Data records
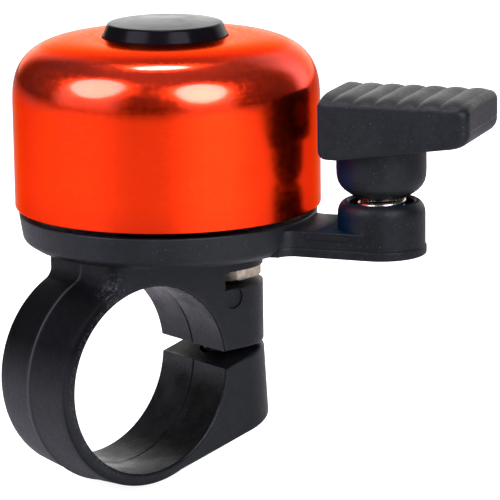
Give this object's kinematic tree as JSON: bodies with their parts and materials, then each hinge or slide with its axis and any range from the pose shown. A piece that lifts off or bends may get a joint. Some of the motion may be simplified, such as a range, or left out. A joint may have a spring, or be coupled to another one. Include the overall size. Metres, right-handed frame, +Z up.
{
  "type": "bicycle bell",
  "caption": "Handlebar bell: an anodised metal dome on a moulded base with a split clamp ring, pinch screw and a sprung thumb lever that strikes the dome.",
  "frame": {"origin": "middle of the bell's overall box in X and Y, at the height of its lowest point, the foot of the clamp ring. The centre of the handlebar bore is at (-9.63, 9.27, 12.95) mm.", "axes": "+Z up through the dome, Y along the handlebar, +X towards the split of the ring and the pinch screw. The striker arm runs towards +X and -Y, 60 degrees from X."},
  "size_m": [0.0458, 0.0546, 0.0538],
  "materials": {
    "moulded_plastic": "charcoal moulded nylon, satin with glossier patches",
    "lever_plastic": "charcoal moulded nylon, satin",
    "gloss_cap": "gloss black",
    "anodised_dome": "orange-red anodised, fine turned grain, satin gloss",
    "zinc_steel": "zinc plated, faint yellow",
    "blackened_steel": "blackened, lightly oiled",
    "spring_steel": "bright drawn wire",
    "nylon": "natural nylon"
  },
  "bodies": {
    "base": {"base_body": "moulded_plastic", "dome": "anodised_dome", "dome_cap": "gloss_cap", "dome_bush": "nylon", "dome_washer": "zinc_steel", "dome_screw": "zinc_steel"},
    "jaw": {"clamp_jaw": "moulded_plastic"},
    "screw": {"clamp_screw": "blackened_steel"},
    "nut": {"clamp_nut": "zinc_steel"},
    "spring": {"striker_spring": "spring_steel"},
    "lever": {"striker_lever": "lever_plastic", "strike_pin": "spring_steel"}
  },
  "joints": [
    {"name": "striker_rock", "type": "hinge", "parent": "base", "child": "spring", "pos_m": [0.01127, -0.01359, 0.03415], "axis": [-0.866, -0.5, 0], "range_deg": [-12, 12], "stiffness_Nm_per_rad": 0.09, "deforming": ["striker_spring"]},
    {"name": "striker_sway", "type": "hinge", "parent": "spring", "child": "lever", "pos_m": [0.01127, -0.01359, 0.03415], "axis": [0.5, -0.866, 0], "range_deg": [-8, 8], "stiffness_Nm_per_rad": 0.09, "deforming": ["striker_spring"]},
    {"name": "jaw_flex", "type": "hinge", "parent": "base", "child": "jaw", "pos_m": [-0.02158, 0.00927, 0.01295], "axis": [0, 1, 0], "range_deg": [-0.7, 2.35]},
    {"name": "clamp_screw_turn", "type": "hinge", "parent": "jaw", "child": "screw", "pos_m": [0.00617, 0.00927, 0.00845], "axis": [0, 0, -1], "range_deg": [-150, 510]},
    {"name": "nut_tilt", "type": "hinge", "parent": "base", "child": "nut", "pos_m": [0.00617, 0.00927, 0.01295], "axis": [0, 1, 0], "range_deg": [-0.7, 2.35]}
  ],
  "couplings": [
    {"joint": "jaw_flex", "follows": "clamp_screw_turn", "ratio": 0.004588},
    {"joint": "nut_tilt", "follows": "clamp_screw_turn", "ratio": 0.004588}
  ]
}
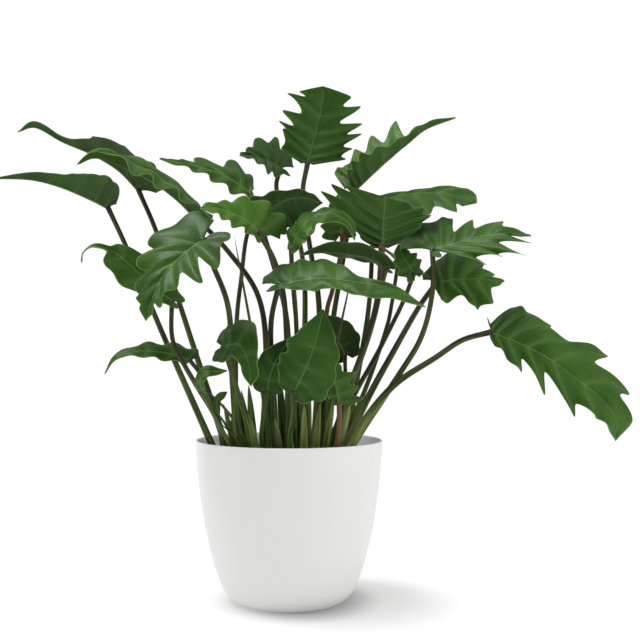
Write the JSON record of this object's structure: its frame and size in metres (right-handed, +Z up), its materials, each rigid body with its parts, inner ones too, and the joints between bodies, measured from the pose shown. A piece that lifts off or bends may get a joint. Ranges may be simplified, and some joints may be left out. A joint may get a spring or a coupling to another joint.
{
  "type": "potted philodendron",
  "caption": "Bushy potted philodendron with finger-lobed arching green leaves on slim stems, in a round tapered white cover pot.",
  "frame": {"origin": "centre of the cover pot's flat underside, on the surface it stands on", "axes": "+Z up; +X to the right of the front view, along the plant's widest reach; the front faces -Y"},
  "size_m": [0.6143, 0.2709, 0.516],
  "materials": {
    "white_pot": "satin",
    "inner_pot": "matte",
    "soil": "rough crumbly potting soil",
    "leaf": "glossy waxy leaf, deep green",
    "stem": "satin, purple-brown above and green below"
  },
  "bodies": {
    "root": {"cover_pot": "white_pot", "growers_pot": "inner_pot", "blade_10": "leaf", "petiole_10": "stem", "blade_11": "leaf", "petiole_11": "stem", "blade_12": "leaf", "petiole_12": "stem", "blade_13": "leaf", "petiole_13": "stem", "blade_14": "leaf", "petiole_14": "stem", "blade_15": "leaf", "petiole_15": "stem", "leaf_16": "leaf", "blade_17": "leaf", "petiole_17": "stem", "leaf_18": "leaf", "leaf_19": "leaf", "blade_20": "leaf", "petiole_20": "stem", "blade_21": "leaf", "petiole_21": "stem", "blade_22": "leaf", "petiole_22": "stem", "blade_23": "leaf", "petiole_23": "stem", "blade_24": "leaf", "petiole_24": "stem", "blade_25": "leaf", "petiole_25": "stem", "blade_26": "leaf", "petiole_26": "stem", "blade_27": "leaf", "petiole_27": "stem", "blade_28": "leaf", "petiole_28": "stem", "blade_29": "leaf", "petiole_29": "stem", "blade_01": "leaf", "petiole_01": "stem", "blade_02": "leaf", "petiole_02": "stem", "blade_03": "leaf", "petiole_03": "stem", "blade_04": "leaf", "petiole_04": "stem", "blade_05": "leaf", "petiole_05": "stem", "blade_06": "leaf", "petiole_06": "stem", "blade_07": "leaf", "petiole_07": "stem", "blade_08": "leaf", "petiole_08": "stem", "blade_09": "leaf", "petiole_09": "stem", "potting_soil": "soil"}
  },
  "joints": []
}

EXERCISE PROMPT — Look through the material and copy each line that has "joints".

SOLUTION BELOW —
  "joints": [
Write the JSON record of this object's structure: its frame and size in metres (right-handed, +Z up), its materials, each rigid body with its parts, inner ones too, and the joints between bodies, measured from the pose shown. A piece that lifts off or bends may get a joint. Ranges may be simplified, and some joints may be left out. A joint may get a spring or a coupling to another joint.
  "joints": []